* Begin *

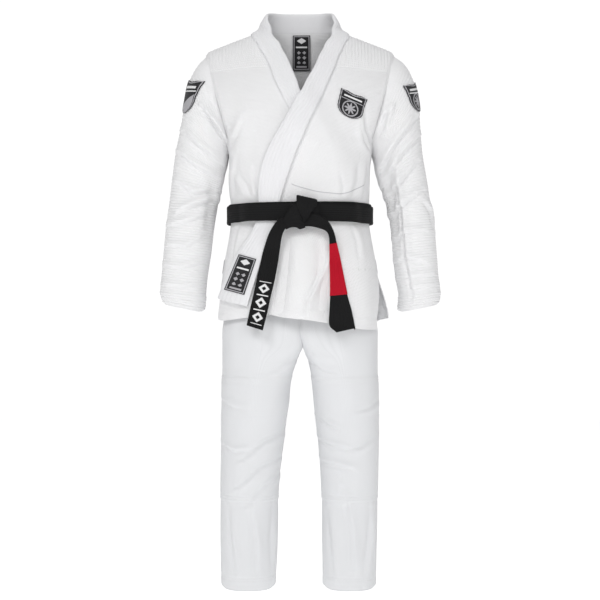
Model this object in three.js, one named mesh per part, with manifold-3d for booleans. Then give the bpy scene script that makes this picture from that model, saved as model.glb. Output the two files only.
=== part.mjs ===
// A judo / jiu-jitsu uniform as it hangs on a body: a wrap jacket, a belt tied round it and trousers.
// Every piece of cloth is a thin shell on one of four plain forms (torso, sleeve, hips, leg), cut to
// its outline, so that layers sewn over each other stay parallel with a small gap between them.
// Millimetres. +X is the wearer's left, -Y the wearer's front, +Z up. Heights count from the trouser
// hem, and the whole uniform is then hung from the point between the wearer's shoulders.
import * as THREE from "three";
import { mergeVertices } from "three/addons/utils/BufferGeometryUtils.js";
import Module from "manifold-3d";

const wasm = await Module();
wasm.setup();

// Driving sizes: cloth
const jacketCloth = 2.6;
const lapelBand = 3.4;
const trouserCloth = 2.4;
const tape = 1.8;
const patchCloth = 1.4;
const layerGap = 0.7;
const seamGap = 0.3;
const bendGap = 0.8;
const headGap = 0.5;

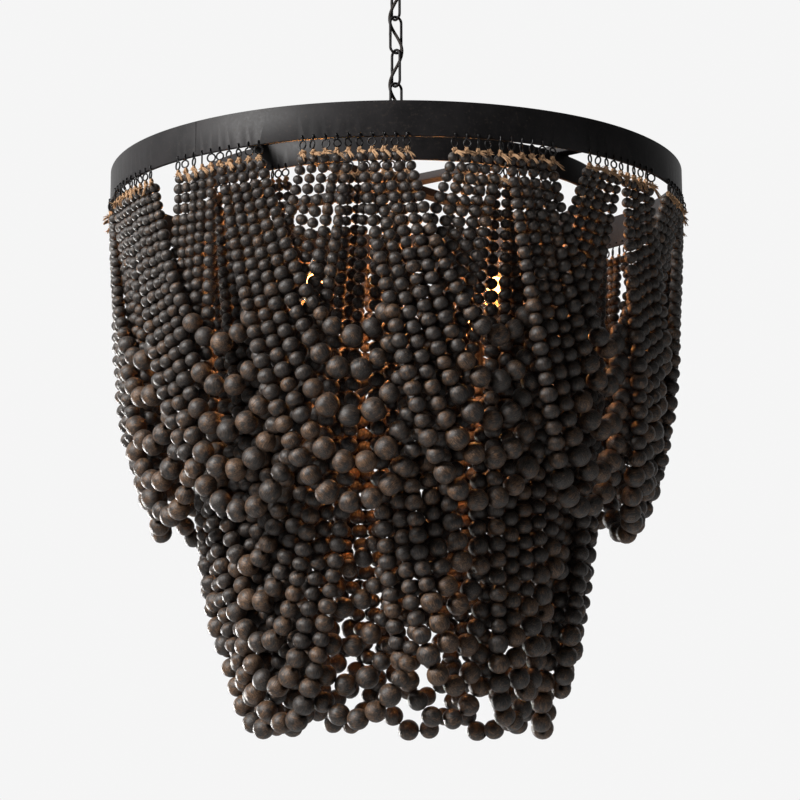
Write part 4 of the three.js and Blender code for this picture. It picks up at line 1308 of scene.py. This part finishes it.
def add_strings(wood, thread, jute, wire):
    """Every swag: five strings of beads, the thread through them, their knots and their wire eyes."""
    hang_seconds, segments, rows = 1.2, 18, 11
    strings, places, sizes, owner, ends = [], [], [], [], []
    count = 0
    for tier in (OUTER, LOWER):
        for k, span in enumerate(swag_spans(tier)):
            for number in range(1, STRINGS + 1):
                points, middle, angles = string_path(tier, span, number)
                at, size = thread_beads(points, middle, number, rng)
                strings.append((tier, k + 1, number, angles, points[0], points[-1], count, count + len(at)))
                owner.append(np.full(len(at), len(strings)))
                ends.append((count, count + len(at) - 1, points[0], points[-1]))
                places.append(at)
                sizes.append(size)
                count += len(at)
    places, sizes, owner = np.concatenate(places), np.concatenate(sizes), np.concatenate(owner)
    first = next(s[6] for s in strings if s[0] is LOWER)
    rooms = ((OUTER, slice(0, first)), (LOWER, slice(first, count)))
    places = settle(places, sizes, owner, ends, rooms, hang_seconds)
    print("beads", count)
    groups = {}
    for index, (tier, k, number, angles, left, right, low, high) in enumerate(strings):
        at, size = places[low:high], sizes[low:high]
        route = np.concatenate([[left], at, [right]])
        axes = np.gradient(route, axis=0)[1:-1]
        axes /= np.linalg.norm(axes, axis=1)[:, None]
        swag = f"{tier['name']}_swag_{k:02d}"
        name = f"{tier['name']}_string_{k:02d}_{number}"
        mesh = bead_mesh(name, at, axes, size, segments, rows, 100 + index)
        dress(mesh, name, "fixture", wood, swag)
        cord, knots, hooks = groups.setdefault(swag, (Build(), Build(), Build()))
        cord.tube(smooth_curve(route, 3 * len(route)), 0.85, 6)
        local = np.random.default_rng(5000 + index)
        for angle, place in zip(angles, (left, right)):
            outward = Vector(around(angle, 1, 0))
            knot_shape(local, Vector(place) + outward * 1.0 + Vector((0, 0, 0.4)), outward, knots)
            hook_shape(local, tier, angle, hooks)
    for swag, (cord, knots, hooks) in groups.items():
        cord.piece(swag.replace("swag", "thread"), "fixture", thread, swag)
        knots.piece(swag.replace("swag", "knots"), "fixture", jute, swag)
        hooks.piece(swag.replace("swag", "eyes"), "fixture", wire, swag)


def string_angles(tier):
    """Where the strings' ends hang, in degrees."""
    angles = []
    for span in swag_spans(tier):
        for number in range(1, STRINGS + 1):
            centre, half = (span[0] + span[1]) / 2, half_angle(tier, span, number)
            angles += [centre - half, centre + half]
    return angles


add_camera()
add_world()
add_cord(braid_look())
iron = iron_look()
steel = steel_look()
wire = wire_look()
add_hoop("outer_hoop", RING_RADIUS, RING_BAND, RING_WALL, RING_TOP, OUTER, "outer_ring", -40.0, iron)
inner_top = RING_TOP - ARM_HEIGHT - SEAT_GAP
add_hoop("inner_hoop", INNER_RADIUS, INNER_BAND, INNER_WALL, inner_top, LOWER, "inner_ring", 150.0, iron)
add_arms(iron)
add_chain(iron)
add_hub(iron)
add_strap(steel)
add_nipple(steel)
add_collar(iron)
add_canopy(iron)
add_ring_nut(iron)
add_stem(iron)
add_boss(iron)
sleeve, glass, filament, brass = sleeve_look(), glass_look(), filament_look(), brass_look()
for lamp in range(4):
    add_candle(lamp + 1, ARM_TURN + 90 * lamp, iron, sleeve)
    add_bulb(lamp + 1, ARM_TURN + 90 * lamp, glass, filament, brass)
thread = fibre_look("string_fibre", (0.030, 0.020, 0.013), (0.085, 0.055, 0.033), 1.4)
jute = fibre_look("jute", (0.27, 0.145, 0.072), (0.74, 0.49, 0.29), 1.8)
add_strings(bead_look(), thread, jute, wire)
add_lights()
add_floor()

* End *

GOAL: Repeat the entries shown above, every one, word for word.

FINISHED ANSWER:
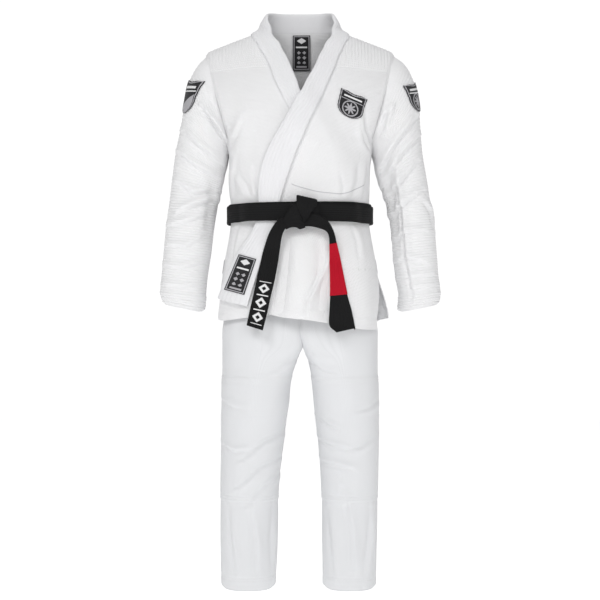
Model this object in three.js, one named mesh per part, with manifold-3d for booleans. Then give the bpy scene script that makes this picture from that model, saved as model.glb. Output the two files only.
=== part.mjs ===
// A judo / jiu-jitsu uniform as it hangs on a body: a wrap jacket, a belt tied round it and trousers.
// Every piece of cloth is a thin shell on one of four plain forms (torso, sleeve, hips, leg), cut to
// its outline, so that layers sewn over each other stay parallel with a small gap between them.
// Millimetres. +X is the wearer's left, -Y the wearer's front, +Z up. Heights count from the trouser
// hem, and the whole uniform is then hung from the point between the wearer's shoulders.
import * as THREE from "three";
import { mergeVertices } from "three/addons/utils/BufferGeometryUtils.js";
import Module from "manifold-3d";

const wasm = await Module();
wasm.setup();

// Driving sizes: cloth
const jacketCloth = 2.6;
const lapelBand = 3.4;
const trouserCloth = 2.4;
const tape = 1.8;
const patchCloth = 1.4;
const layerGap = 0.7;
const seamGap = 0.3;
const bendGap = 0.8;
const headGap = 0.5;

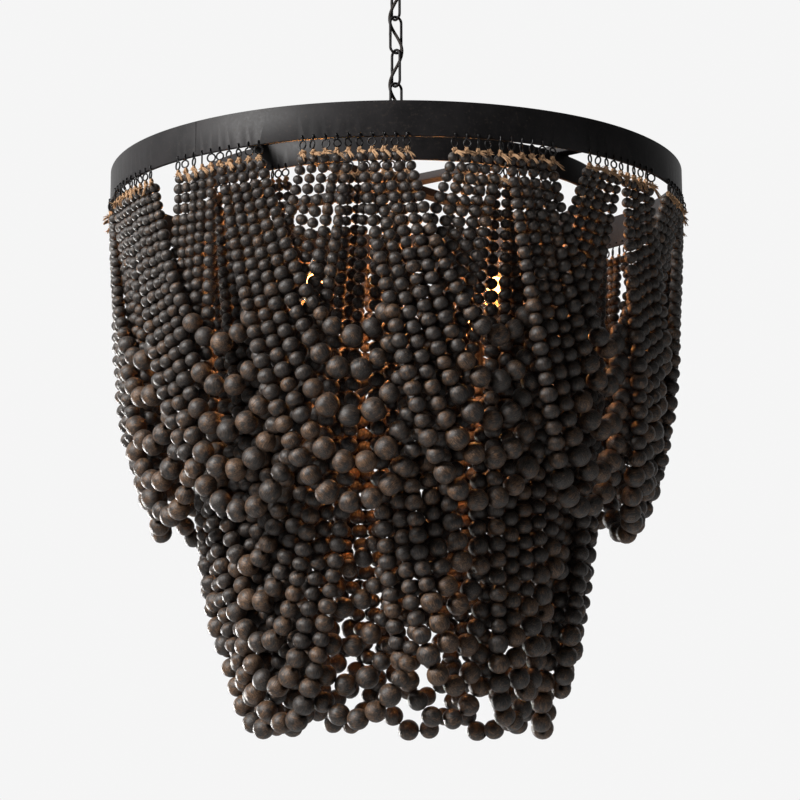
Write part 4 of the three.js and Blender code for this picture. It picks up at line 1308 of scene.py. This part finishes it.
def add_strings(wood, thread, jute, wire):
    """Every swag: five strings of beads, the thread through them, their knots and their wire eyes."""
    hang_seconds, segments, rows = 1.2, 18, 11
    strings, places, sizes, owner, ends = [], [], [], [], []
    count = 0
    for tier in (OUTER, LOWER):
        for k, span in enumerate(swag_spans(tier)):
            for number in range(1, STRINGS + 1):
                points, middle, angles = string_path(tier, span, number)
                at, size = thread_beads(points, middle, number, rng)
                strings.append((tier, k + 1, number, angles, points[0], points[-1], count, count + len(at)))
                owner.append(np.full(len(at), len(strings)))
                ends.append((count, count + len(at) - 1, points[0], points[-1]))
                places.append(at)
                sizes.append(size)
                count += len(at)
    places, sizes, owner = np.concatenate(places), np.concatenate(sizes), np.concatenate(owner)
    first = next(s[6] for s in strings if s[0] is LOWER)
    rooms = ((OUTER, slice(0, first)), (LOWER, slice(first, count)))
    places = settle(places, sizes, owner, ends, rooms, hang_seconds)
    print("beads", count)
    groups = {}
    for index, (tier, k, number, angles, left, right, low, high) in enumerate(strings):
        at, size = places[low:high], sizes[low:high]
        route = np.concatenate([[left], at, [right]])
        axes = np.gradient(route, axis=0)[1:-1]
        axes /= np.linalg.norm(axes, axis=1)[:, None]
        swag = f"{tier['name']}_swag_{k:02d}"
        name = f"{tier['name']}_string_{k:02d}_{number}"
        mesh = bead_mesh(name, at, axes, size, segments, rows, 100 + index)
        dress(mesh, name, "fixture", wood, swag)
        cord, knots, hooks = groups.setdefault(swag, (Build(), Build(), Build()))
        cord.tube(smooth_curve(route, 3 * len(route)), 0.85, 6)
        local = np.random.default_rng(5000 + index)
        for angle, place in zip(angles, (left, right)):
            outward = Vector(around(angle, 1, 0))
            knot_shape(local, Vector(place) + outward * 1.0 + Vector((0, 0, 0.4)), outward, knots)
            hook_shape(local, tier, angle, hooks)
    for swag, (cord, knots, hooks) in groups.items():
        cord.piece(swag.replace("swag", "thread"), "fixture", thread, swag)
        knots.piece(swag.replace("swag", "knots"), "fixture", jute, swag)
        hooks.piece(swag.replace("swag", "eyes"), "fixture", wire, swag)


def string_angles(tier):
    """Where the strings' ends hang, in degrees."""
    angles = []
    for span in swag_spans(tier):
        for number in range(1, STRINGS + 1):
            centre, half = (span[0] + span[1]) / 2, half_angle(tier, span, number)
            angles += [centre - half, centre + half]
    return angles


add_camera()
add_world()
add_cord(braid_look())
iron = iron_look()
steel = steel_look()
wire = wire_look()
add_hoop("outer_hoop", RING_RADIUS, RING_BAND, RING_WALL, RING_TOP, OUTER, "outer_ring", -40.0, iron)
inner_top = RING_TOP - ARM_HEIGHT - SEAT_GAP
add_hoop("inner_hoop", INNER_RADIUS, INNER_BAND, INNER_WALL, inner_top, LOWER, "inner_ring", 150.0, iron)
add_arms(iron)
add_chain(iron)
add_hub(iron)
add_strap(steel)
add_nipple(steel)
add_collar(iron)
add_canopy(iron)
add_ring_nut(iron)
add_stem(iron)
add_boss(iron)
sleeve, glass, filament, brass = sleeve_look(), glass_look(), filament_look(), brass_look()
for lamp in range(4):
    add_candle(lamp + 1, ARM_TURN + 90 * lamp, iron, sleeve)
    add_bulb(lamp + 1, ARM_TURN + 90 * lamp, glass, filament, brass)
thread = fibre_look("string_fibre", (0.030, 0.020, 0.013), (0.085, 0.055, 0.033), 1.4)
jute = fibre_look("jute", (0.27, 0.145, 0.072), (0.74, 0.49, 0.29), 1.8)
add_strings(bead_look(), thread, jute, wire)
add_lights()
add_floor()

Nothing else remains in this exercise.